## begin DATA TO PROCESS

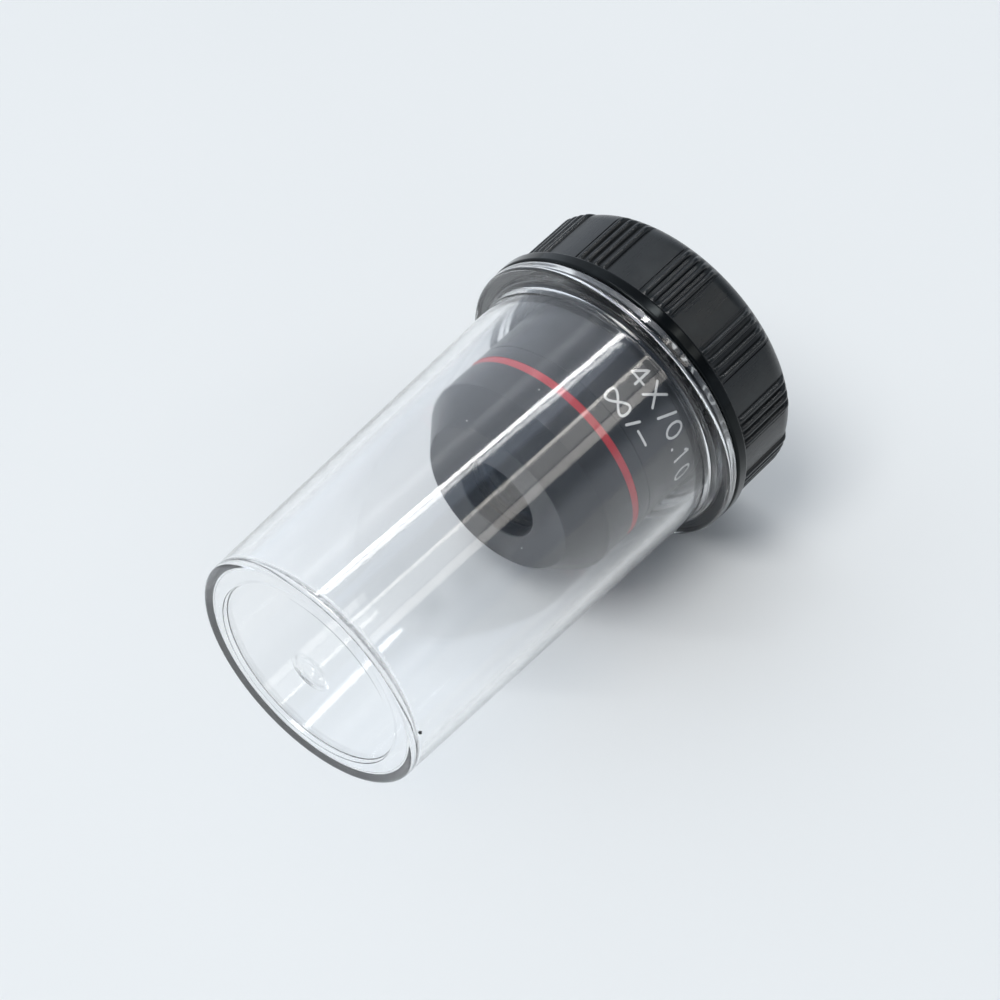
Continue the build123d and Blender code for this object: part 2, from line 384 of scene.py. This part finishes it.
round_angle = np.linspace(0, 2 * math.pi, 192, endpoint=False)
stud_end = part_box("mount_body")[0].z / mm
core_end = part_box("mount_body")[1].z / mm
stud_length = 4.75
shoulder = stud_end + stud_length
marked_low, marked_high = (corner.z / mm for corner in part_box("marked_sleeve"))
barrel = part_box("marked_sleeve")[1].x / mm
core = 10.6
bore = 7.45
thread_crest = 10.14
thread_root = 9.76
thread_low = stud_end + 0.42
thread_top = shoulder - 0.8
relief_radius = 9.4
ring_groove = barrel - 0.22
first = filleted([
    (bore, core_end - 1), (bore, stud_end, 0.25), (thread_root, stud_end, 0.3), (thread_root, stud_end + 0.4),
])
turns = upright(thread_root, np.linspace(thread_low, thread_top, 60))
rest = filleted([
    (thread_root, thread_top + 0.02), (relief_radius, thread_top + 0.3, 0.05),
    (relief_radius, shoulder, 0.08), (barrel, shoulder, 0.15), (barrel, shoulder + 0.28, 0.06),
    (ring_groove, shoulder + 0.34, 0.05), (ring_groove, shoulder + 0.5, 0.05),
    (barrel, shoulder + 0.56, 0.05), (barrel, marked_low, 0.12), (core, marked_low),
    (core, core_end, 0.25), (bore, core_end, 0.1), (bore, core_end - 0.9),
], 3)
black_plate = plated_black("black_plate")
thread = (thread_root, thread_low, thread_top, objective_pitch, thread_crest - thread_root)
mount = turned("mount_body_turned", np.concatenate([first, turns, rest]), round_angle, [thread], ring=True)
dress(mount, black_plate)
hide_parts("mount_body")
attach(mount, "objective")


# --- Marked sleeve ----------------------------------------------------------------------------------------
# A plain sleeve, turned from brass and plated satin black, slid over the core and clamped against the rear
# ring by the nose sleeve.

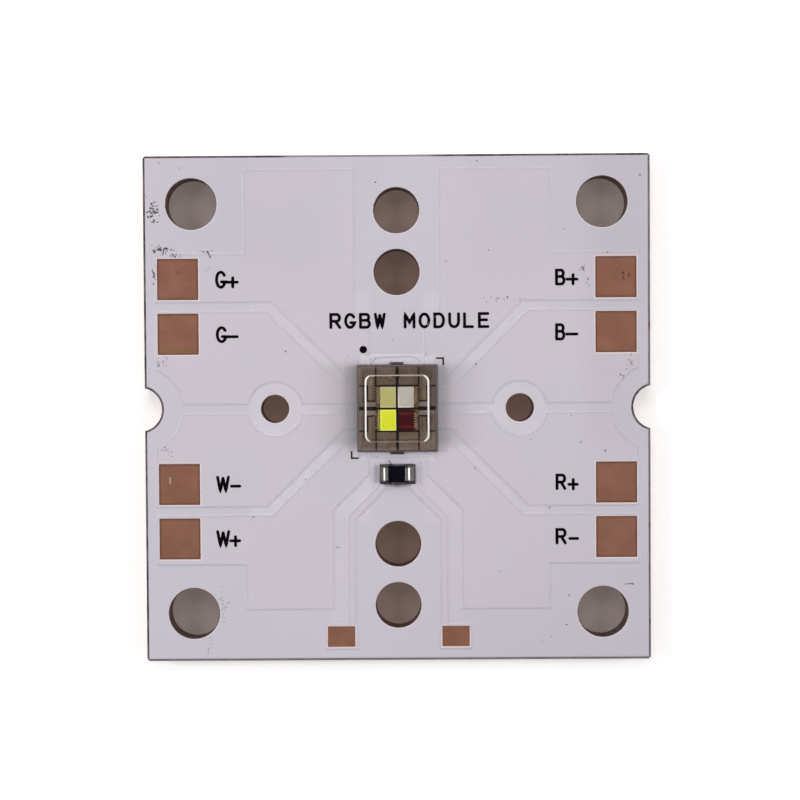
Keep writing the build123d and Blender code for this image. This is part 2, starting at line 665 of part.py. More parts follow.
# Every piece gets its label and its own file
for piece_name, piece in pieces.items():
    piece.part.label = piece_name
    export_step(piece.part, "parts/" + piece_name + ".step")
    print(piece_name, len(piece.part.solids()), "solids", round(piece.part.volume, 4), "mm3")
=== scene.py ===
# %% [markdown]
# # An RGBW LED chip on its board, dressed in Blender
# The part is a square board with a copper core, white solder mask, ten bare copper pads and one LED package
# with four coloured dies under a clear cover. The solids come from the CAD frame. This lesson gives each of
# them its finish, and builds the small things again that a faceted solid can't show well: round bond wires,
# the rounded edge of the clear cover, solder menisci, ink strokes and dust.

# %% Load the frame
import math
import random

import bmesh
import bpy
from mathutils import Euler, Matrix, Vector
from mathutils.bvhtree import BVHTree


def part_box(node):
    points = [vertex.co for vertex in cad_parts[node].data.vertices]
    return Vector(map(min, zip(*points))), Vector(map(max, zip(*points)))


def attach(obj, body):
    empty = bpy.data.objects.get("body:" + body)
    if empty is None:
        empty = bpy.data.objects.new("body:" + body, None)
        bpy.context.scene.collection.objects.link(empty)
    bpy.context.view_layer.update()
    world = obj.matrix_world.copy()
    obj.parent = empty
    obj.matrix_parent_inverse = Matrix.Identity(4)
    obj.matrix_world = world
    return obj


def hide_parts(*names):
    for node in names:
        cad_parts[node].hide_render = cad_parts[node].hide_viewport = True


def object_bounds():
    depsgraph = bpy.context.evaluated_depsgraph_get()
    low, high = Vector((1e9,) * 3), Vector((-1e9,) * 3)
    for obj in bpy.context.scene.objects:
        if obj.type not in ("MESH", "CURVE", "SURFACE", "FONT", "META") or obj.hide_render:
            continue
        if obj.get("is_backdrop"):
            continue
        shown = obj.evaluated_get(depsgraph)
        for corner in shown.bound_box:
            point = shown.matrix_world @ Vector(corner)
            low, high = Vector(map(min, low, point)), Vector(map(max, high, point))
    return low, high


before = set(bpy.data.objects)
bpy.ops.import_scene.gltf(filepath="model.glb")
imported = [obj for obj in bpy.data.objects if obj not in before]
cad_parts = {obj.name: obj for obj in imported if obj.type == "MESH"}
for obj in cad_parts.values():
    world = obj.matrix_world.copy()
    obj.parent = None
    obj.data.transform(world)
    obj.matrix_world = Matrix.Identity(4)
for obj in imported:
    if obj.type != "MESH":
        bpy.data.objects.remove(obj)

MM = 0.001
cad_low, cad_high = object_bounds()
print("solids from the frame:", len(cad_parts))
print("board, mm:", [round(side / MM, 2) for side in cad_high - cad_low])

# %% [markdown]
# ## The camera
# A catalogue photograph of a board is taken from straight above. Here the camera hangs only 106 mm over the
# board, which is why the holes show a sliver of wall on the sides away from the middle, and it leans about
# one degree. Three small angles are easier to read here than a tracking constraint.

# %% Camera over the board
def place_object(name, data):
    made = bpy.data.objects.new(name, data)
    bpy.context.scene.collection.objects.link(made)
    return made


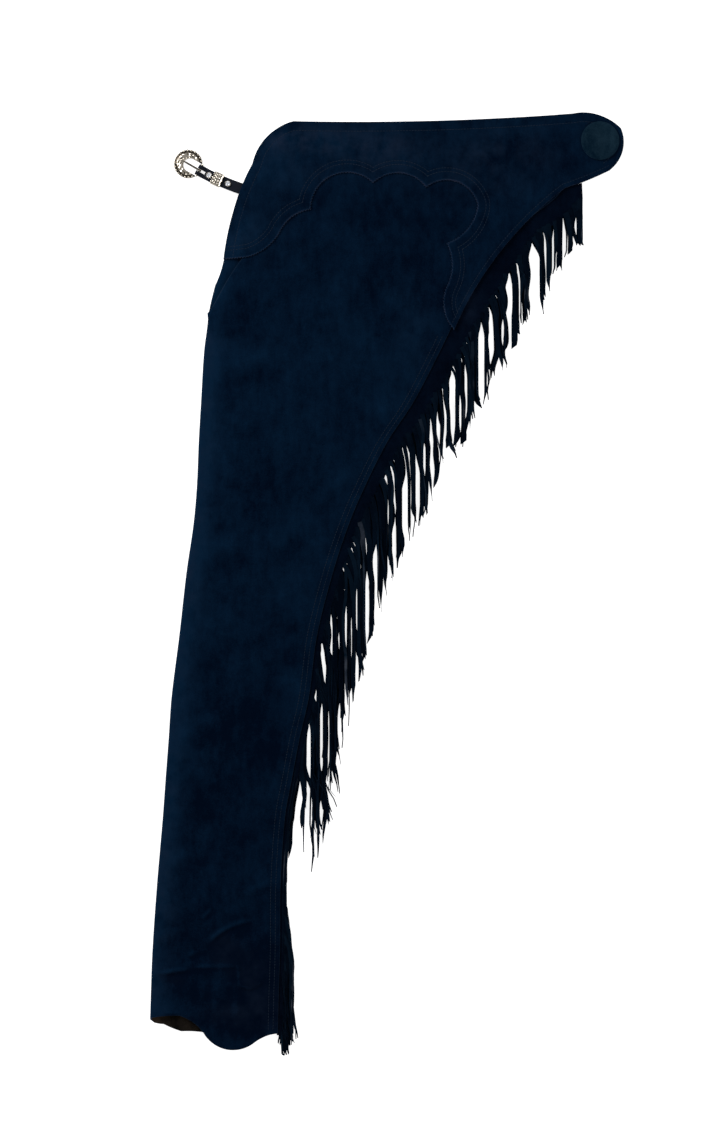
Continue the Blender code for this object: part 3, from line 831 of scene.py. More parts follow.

## end DATA TO PROCESS

TASK BRIEF: Your task is to output exactly the lines from the one with "# Every piece gets its label and its own file" through the one with "zip(*points))), Vector(map(max, zip(*points)))", counting both ends.

SOLUTION FOR THIS TASK:
# Every piece gets its label and its own file
for piece_name, piece in pieces.items():
    piece.part.label = piece_name
    export_step(piece.part, "parts/" + piece_name + ".step")
    print(piece_name, len(piece.part.solids()), "solids", round(piece.part.volume, 4), "mm3")
=== scene.py ===
# %% [markdown]
# # An RGBW LED chip on its board, dressed in Blender
# The part is a square board with a copper core, white solder mask, ten bare copper pads and one LED package
# with four coloured dies under a clear cover. The solids come from the CAD frame. This lesson gives each of
# them its finish, and builds the small things again that a faceted solid can't show well: round bond wires,
# the rounded edge of the clear cover, solder menisci, ink strokes and dust.

# %% Load the frame
import math
import random

import bmesh
import bpy
from mathutils import Euler, Matrix, Vector
from mathutils.bvhtree import BVHTree


def part_box(node):
    points = [vertex.co for vertex in cad_parts[node].data.vertices]
    return Vector(map(min, zip(*points))), Vector(map(max, zip(*points)))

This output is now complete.